One common confusion is that many microscope objectives actually create an image all by themselves without a tube lens. There are several standards including objectives that create images 160 mm and 170 mm away from the microscope objective. In your diagram, it implies an infinity corrected objective lens. This means that the image created by the microscope objective is infinitely far from the objective lens. This might lead you to believe that since the light is collimated from the microscope objective, you can place the tube lens anywhere you want.

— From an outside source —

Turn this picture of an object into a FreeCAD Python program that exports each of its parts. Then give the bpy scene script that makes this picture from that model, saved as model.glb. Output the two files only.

That is not technically correct because of two factors: vignetting and the optical design of the tube lens.
Vignetting means that the light escapes the size of the lens. In your diagram, this would happen if the tube lens is too small. Many infinity corrected objectives are designed for tube lenses that are 180 mm from the objective lens. If the tube lens is not placed at a distance close to 180 mm, you can have vignetting or performance from optical aberrations may cause the image to degrade.
Now, take the final step to the eye of the observer. This is the eyepiece. Your eye prefers (is relaxed) when looking at infinity. Therefore, the eyepiece is typically designed to project the image created by the objective-tube lens pair to infinity. Your diagram actually shows the image at 25 cm instead of at infinity. For this case, the eyepiece is placed at nearly one focal length away from real image (image plane 3 in your diagram).
The final magnification is $ M_{total} = M \times \frac{25 cm}{f_{eyepiece}} $
There are additional considerations including:
One last consideration. If you just want to put the image onto a camera. In which case, you don't need the eyepiece!